*Aim of the task:* All lines in the data bearing the string "that" should be identified and copied.

*Data excerpts:*

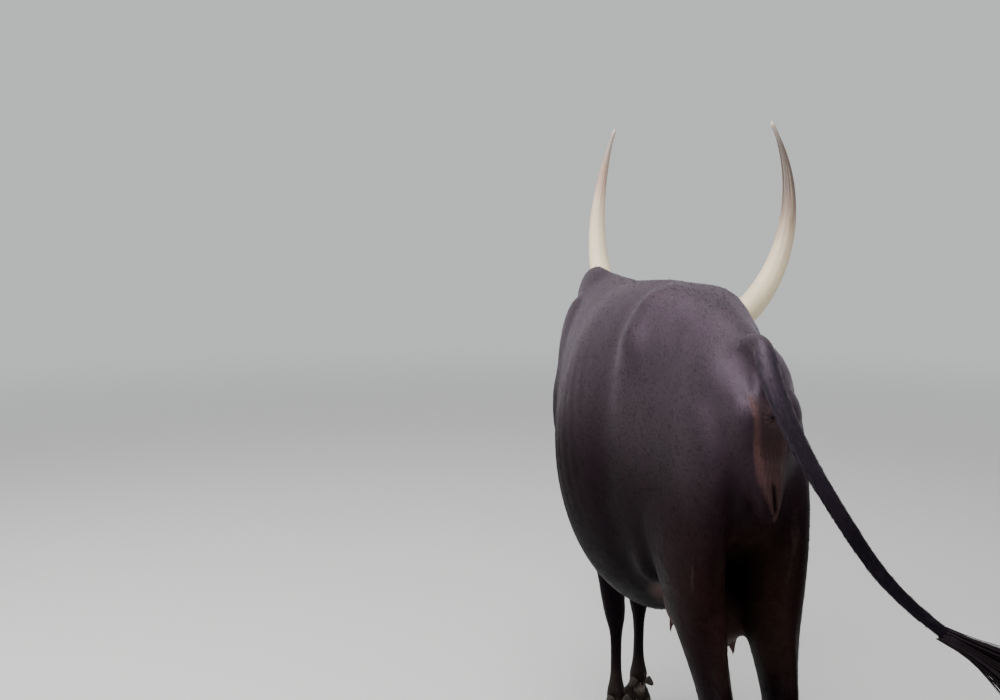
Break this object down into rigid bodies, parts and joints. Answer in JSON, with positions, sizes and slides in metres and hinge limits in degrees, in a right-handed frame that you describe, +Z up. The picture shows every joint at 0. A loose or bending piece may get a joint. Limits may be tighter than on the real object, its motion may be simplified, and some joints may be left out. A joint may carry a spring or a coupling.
{
  "type": "ankole watusi cow",
  "caption": "Life-size standing long-horned cow, head low and turned aside, tail swung to one side; a still display model.",
  "frame": {"origin": "middle of the whole model's footprint box, on the floor under the soles", "axes": "-Y the way the trunk faces, +X the animal's left, +Z up"},
  "size_m": [0.9602, 2.3854, 1.8343],
  "materials": {
    "hide": "short glossy coat, very dark brown",
    "horn": "smooth cream horn",
    "hoof": "dark hoof horn",
    "eye": "wet dark eye",
    "hair": "long black hair"
  },
  "bodies": {
    "root": {"claw_front_left_inner": "hoof", "claw_front_left_outer": "hoof", "claw_front_right_inner": "hoof", "claw_front_right_outer": "hoof", "claw_hind_left_inner": "hoof", "claw_hind_left_outer": "hoof", "claw_hind_right_inner": "hoof", "claw_hind_right_outer": "hoof", "dewclaw_front_left_inner": "hoof", "dewclaw_front_left_outer": "hoof", "dewclaw_front_right_inner": "hoof", "dewclaw_front_right_outer": "hoof", "dewclaw_hind_left_inner": "hoof", "dewclaw_hind_left_outer": "hoof", "dewclaw_hind_right_inner": "hoof", "dewclaw_hind_right_outer": "hoof", "ear_left": "hide", "ear_right": "hide", "eye_left": "eye", "eye_right": "eye", "head": "hide", "horn_left": "horn", "horn_right": "horn", "leg_front_left": "hide", "leg_front_right": "hide", "leg_hind_left": "hide", "leg_hind_right": "hide", "neck": "hide", "tail": "hide", "tail_switch": "hair", "torso": "hide", "udder": "hide"}
  },
  "joints": []
}
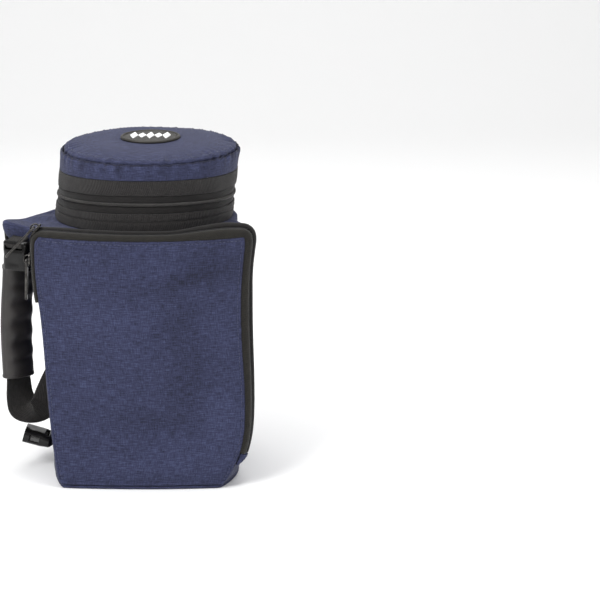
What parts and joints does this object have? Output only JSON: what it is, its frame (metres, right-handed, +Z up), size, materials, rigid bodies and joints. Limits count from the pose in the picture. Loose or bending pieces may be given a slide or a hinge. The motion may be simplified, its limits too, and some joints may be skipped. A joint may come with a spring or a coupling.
{
  "type": "tefillin case",
  "caption": "Round stiffened cloth case with a zipped domed lid, a zipped book pocket across its front, a moulded grip on a webbing handle at its side and buckle halves on webbing tabs.",
  "frame": {"origin": "middle of the cylinder on the floor", "axes": "+Z up along the cylinder; the zipped pocket faces -Y; the handle is on the -X side"},
  "size_m": [0.2106, 0.1666, 0.2719],
  "materials": {
    "cloth": "matte navy melange weave",
    "tape": "matte black ribbed webbing and zip tape",
    "coil": "satin black nylon coil",
    "webbing": "matte black webbing",
    "grip": "matte black moulded rubber",
    "buckle": "gloss black",
    "metal": "dark gunmetal",
    "badge": "satin black soft moulding",
    "motif": "matte white"
  },
  "bodies": {
    "case": {"base_panel": "cloth", "body_wall": "cloth", "shoulder_panel": "cloth", "front_panel": "cloth", "pocket_side_left": "cloth", "pocket_side_right": "cloth", "pocket_zip_front_tape": "tape", "pocket_zip_coil": "coil", "pocket_zip_back_tape": "tape", "pocket_zip_end_tab": "cloth", "collar_lower_band": "tape", "lid_zip_lower_tape": "tape", "lid_zip_coil": "coil", "lid_zip_upper_tape": "tape", "collar_upper_band": "tape", "lid_band": "cloth", "lid_top": "cloth", "lid_badge": "badge", "badge_motif": "motif", "handle_strap": "webbing", "handle_grip": "grip", "pocket_slider_upper": "metal", "pocket_slider_lower": "metal", "lid_zip_slider": "metal", "upper_buckle": "buckle", "upper_buckle_tab": "webbing", "lower_buckle": "buckle", "lower_buckle_tab": "webbing"},
    "upper_pull": {"pocket_pull_upper": "metal"},
    "lower_pull": {"pocket_pull_lower": "metal"},
    "lid_pull": {"lid_pull_tab": "metal"}
  },
  "joints": [
    {"name": "upper_pull_hinge", "type": "hinge", "parent": "case", "child": "upper_pull", "pos_m": [-0.08196, -0.06441, 0.20914], "axis": [0, 1, 0], "range_deg": [0, 150]},
    {"name": "lower_pull_hinge", "type": "hinge", "parent": "case", "child": "lower_pull", "pos_m": [-0.08839, -0.06442, 0.18345], "axis": [0, 1, 0], "range_deg": [0, 70]},
    {"name": "lid_pull_hinge", "type": "hinge", "parent": "case", "child": "lid_pull", "pos_m": [-0.026, 0.07007, 0.229], "axis": [0, 0, -1], "range_deg": [0, 150]}
  ]
}
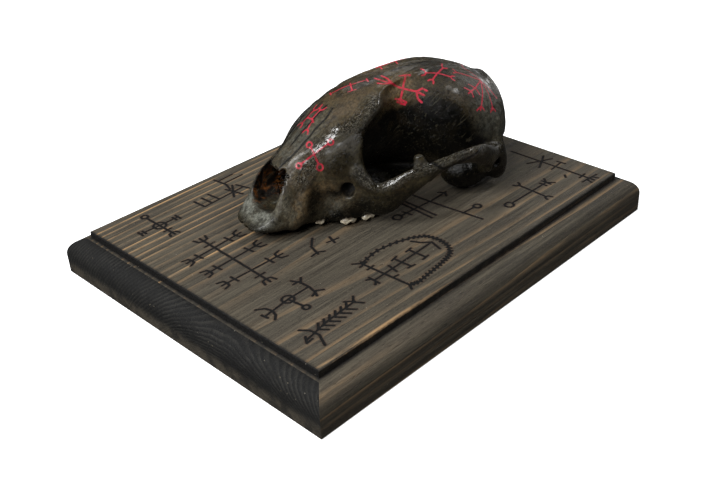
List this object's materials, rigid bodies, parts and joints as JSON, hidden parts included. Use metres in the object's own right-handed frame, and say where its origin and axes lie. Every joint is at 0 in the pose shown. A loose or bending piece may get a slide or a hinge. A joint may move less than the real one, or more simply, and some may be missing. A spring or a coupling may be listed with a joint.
{
  "type": "raccoon skull wall hanging",
  "caption": "Raccoon skull without its lower jaw, dark varnished and painted with red staves, laid along a routed wooden plaque that hangs on a wall.",
  "frame": {"origin": "centre of the plaque's back face, which is the bottom of the part as it lies on its back", "axes": "+X along the plaque's long side and grain, from the snout's end to the back of the skull; +Z out of the wall, through the plaque to the crown of the skull"},
  "size_m": [0.19, 0.148, 0.0707],
  "materials": {
    "stained_wood": "pine with raised grain, stained and scorched dark, satin, with burnt line marks",
    "varnished_bone": "bone stained dark olive brown under glossy varnish, with red painted line marks",
    "tooth_enamel": "ivory enamel with brown stains, under the same varnish"
  },
  "bodies": {
    "root": {"plaque": "stained_wood", "cranium": "varnished_bone", "left_premolar_2": "tooth_enamel", "left_premolar_4": "tooth_enamel", "left_molar_1": "tooth_enamel", "left_molar_2": "tooth_enamel", "right_premolar_2": "tooth_enamel", "right_premolar_4": "tooth_enamel", "right_molar_1": "tooth_enamel", "right_molar_2": "tooth_enamel"}
  },
  "joints": []
}
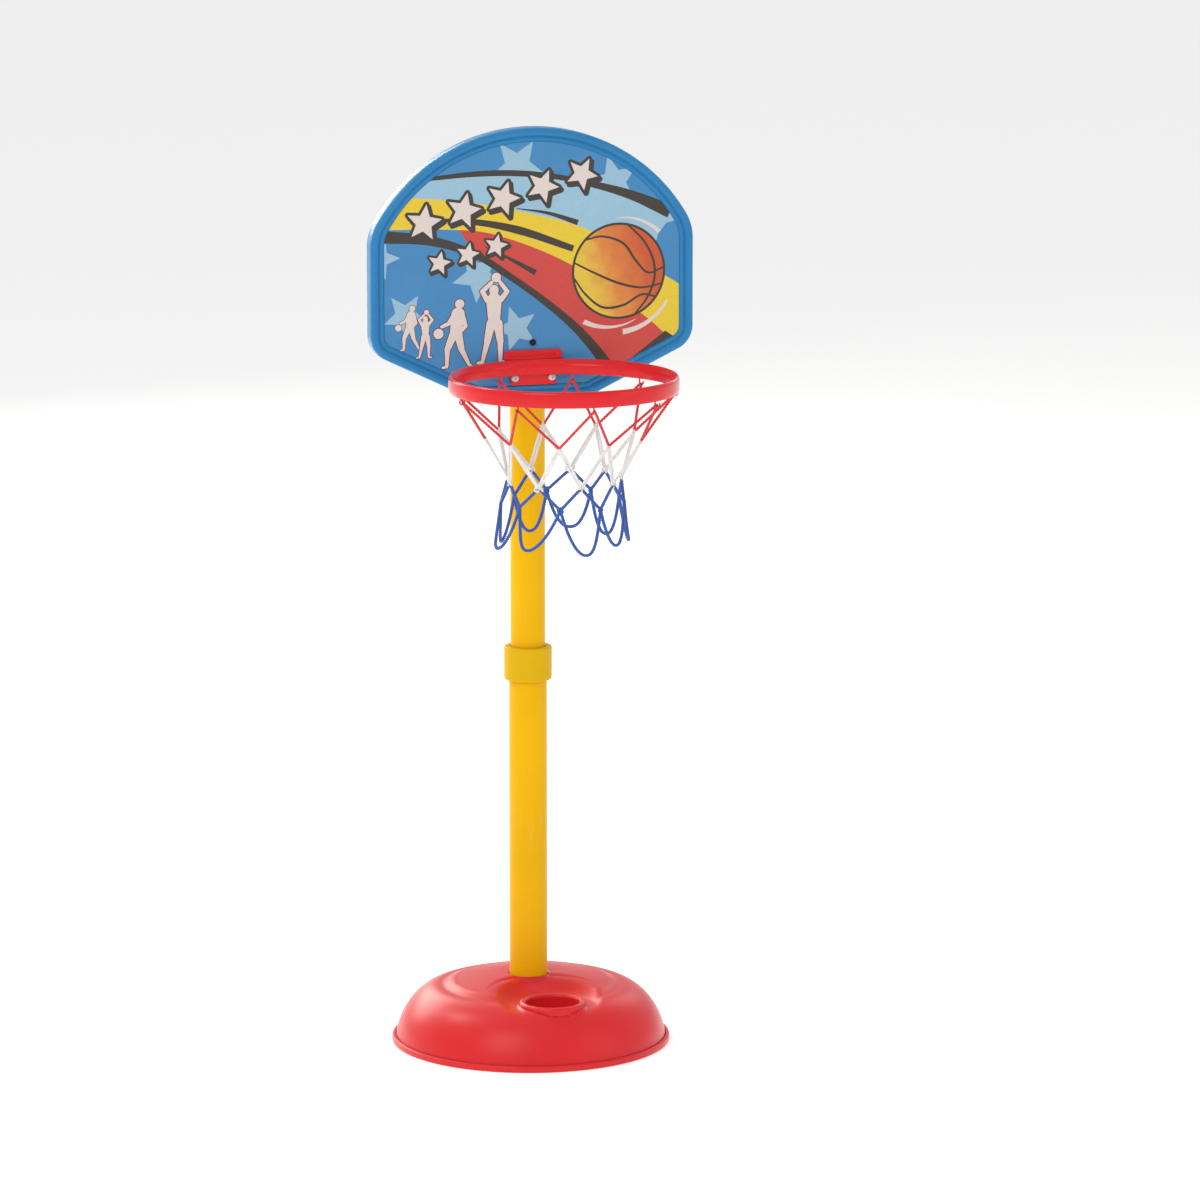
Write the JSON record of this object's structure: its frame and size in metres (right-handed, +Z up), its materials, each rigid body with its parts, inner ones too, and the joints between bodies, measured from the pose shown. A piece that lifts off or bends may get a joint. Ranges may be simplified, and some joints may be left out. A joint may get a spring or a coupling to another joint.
{
  "type": "portable basketball hoop",
  "caption": "Free-standing children's basketball hoop: round ballast base, sliding and turning pole with a lock collar, arched backboard, rim and corded net.",
  "frame": {"origin": "on the floor under the middle of the round base", "axes": "+Z up, -Y to the front, where the rim points at rest, and +X to the object's left seen from behind the backboard looking forward"},
  "size_m": [0.41, 0.4721, 1.15],
  "materials": {
    "tank_red": "satin, fine moulded grain",
    "seal_rubber": "matt",
    "zinc_steel": "zinc plated",
    "black_steel": "blackened",
    "plug_red": "satin",
    "pole_yellow": "satin gloss",
    "collar_yellow": "satin gloss",
    "dark_plastic": "matt",
    "white_plastic": "matt",
    "board_blue": "satin gloss",
    "face_print": "printed film, satin gloss",
    "rim_red": "gloss",
    "cord_red": "braided polyester",
    "cord_white": "braided polyester",
    "cord_blue": "braided polyester"
  },
  "bodies": {
    "base": {"base_shell": "tank_red", "base_pan": "tank_red", "pan_seal": "seal_rubber", "pan_screws": "zinc_steel", "lower_tube": "pole_yellow", "pole_foot": "dark_plastic", "pole_screw": "zinc_steel", "stop_ring": "zinc_steel", "collet_seat": "collar_yellow", "collet": "white_plastic"},
    "plug": {"filler_plug": "plug_red", "plug_seal": "seal_rubber"},
    "collar": {"lock_collar": "collar_yellow"},
    "guide": {"guide_bush": "white_plastic"},
    "head": {"mast_plug": "dark_plastic", "mast_tube": "pole_yellow", "mast_cap": "collar_yellow", "backboard": "board_blue", "face_sheet": "face_print", "mast_clamp_lower": "board_blue", "mast_clamp_upper": "board_blue", "clamp_screws": "zinc_steel", "mast_bolt": "black_steel", "mast_nut": "zinc_steel", "rim": "rim_red", "rim_screws": "zinc_steel", "rim_washers": "zinc_steel", "rim_nuts": "zinc_steel", "net_red": "cord_red", "net_white": "cord_white", "net_blue": "cord_blue", "net_loops": "cord_blue"}
  },
  "joints": [
    {"name": "mast_slide", "type": "slide", "parent": "base", "child": "guide", "axis": [0, 0, 1], "range_m": [-0.3, 0]},
    {"name": "head_swivel", "type": "hinge", "parent": "guide", "child": "head", "pos_m": [0, 0.01, 0.4], "axis": [0, 0, 1], "continuous": true},
    {"name": "collar_twist", "type": "hinge", "parent": "base", "child": "collar", "pos_m": [0, 0.01, 0.48], "axis": [0, 0, 1], "range_deg": [0, 90]},
    {"name": "plug_lift", "type": "slide", "parent": "base", "child": "plug", "axis": [0, 0, 1], "range_m": [0, 0.08]}
  ]
}
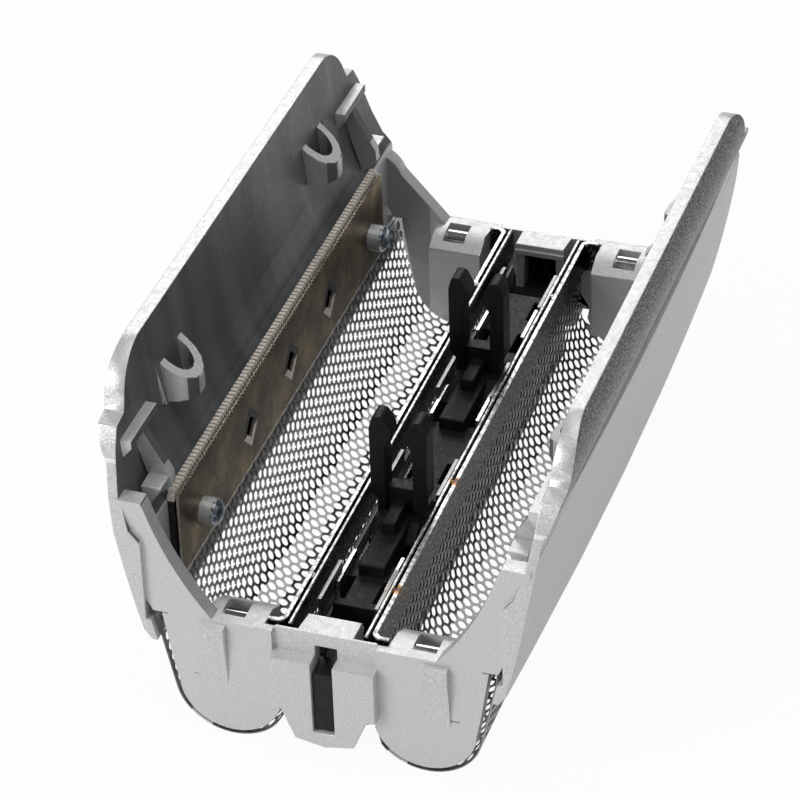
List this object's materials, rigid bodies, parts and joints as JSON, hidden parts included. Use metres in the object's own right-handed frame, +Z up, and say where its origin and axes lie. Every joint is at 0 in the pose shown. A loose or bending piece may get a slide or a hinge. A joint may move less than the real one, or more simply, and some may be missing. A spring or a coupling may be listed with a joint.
{
  "type": "shaver_foil_head",
  "caption": "Shaver foil head: two perforated foil troughs and a floating centre trimmer with twin drive forks, held in a silver moulded frame with high side walls",
  "frame": {"origin": "Middle of the head on the surface it stands on, foils down: the lowest line of the two foil arcs is Z 0.", "axes": "+X across the head from the left foil to the right foil, +Y along the foils from the front end to the rear end, +Z up, out of the open side that goes over the shaver."},
  "size_m": [0.0262, 0.0432, 0.0216],
  "materials": {
    "silver_paint": "metallic flake paint on moulded plastic",
    "foil": "bright electroformed nickel",
    "bronze_strip": "heat tinted, brushed",
    "steel": "brushed",
    "trimmer_steel": "ground",
    "pin_steel": "drawn",
    "black_plastic": "matte"
  },
  "bodies": {
    "head": {"head_frame": "silver_paint", "foil_left": "foil", "foil_right": "foil", "foil_strip_left": "bronze_strip", "foil_strip_right": "bronze_strip", "clamp_strip_left": "steel", "clamp_strip_right": "steel", "guide_rail_left": "steel", "guide_rail_right": "steel", "foil_rail_left": "steel", "foil_rail_right": "steel", "cross_pin_front_left": "pin_steel", "cross_pin_front_right": "pin_steel", "cross_pin_rear_left": "pin_steel", "cross_pin_rear_right": "pin_steel", "float_spring_front": "pin_steel", "float_spring_rear": "pin_steel"},
    "trimmer_unit": {"trimmer_comb": "trimmer_steel", "end_guide_front": "black_plastic", "end_guide_rear": "black_plastic"},
    "blade_unit": {"trimmer_blade": "trimmer_steel", "blade_carrier": "black_plastic"}
  },
  "joints": [
    {"name": "trimmer_float", "type": "slide", "parent": "head", "child": "trimmer_unit", "axis": [0, 0, 1], "range_m": [0, 0.0012], "stiffness_N_per_m": 400, "springref_m": -0.001, "deforming": ["float_spring_front", "float_spring_rear"]},
    {"name": "blade_drive", "type": "slide", "parent": "trimmer_unit", "child": "blade_unit", "axis": [0, 1, 0], "range_m": [-0.0012, 0.0012]}
  ]
}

*Written response:*
Break this object down into rigid bodies, parts and joints. Answer in JSON, with positions, sizes and slides in metres and hinge limits in degrees, in a right-handed frame that you describe, +Z up. The picture shows every joint at 0. A loose or bending piece may get a joint. Limits may be tighter than on the real object, its motion may be simplified, and some joints may be left out. A joint may carry a spring or a coupling.
  "caption": "Raccoon skull without its lower jaw, dark varnished and painted with red staves, laid along a routed wooden plaque that hangs on a wall.",
Write the JSON record of this object's structure: its frame and size in metres (right-handed, +Z up), its materials, each rigid body with its parts, inner ones too, and the joints between bodies, measured from the pose shown. A piece that lifts off or bends may get a joint. Ranges may be simplified, and some joints may be left out. A joint may get a spring or a coupling to another joint.
  "frame": {"origin": "Middle of the head on the surface it stands on, foils down: the lowest line of the two foil arcs is Z 0.", "axes": "+X across the head from the left foil to the right foil, +Y along the foils from the front end to the rear end, +Z up, out of the open side that goes over the shaver."},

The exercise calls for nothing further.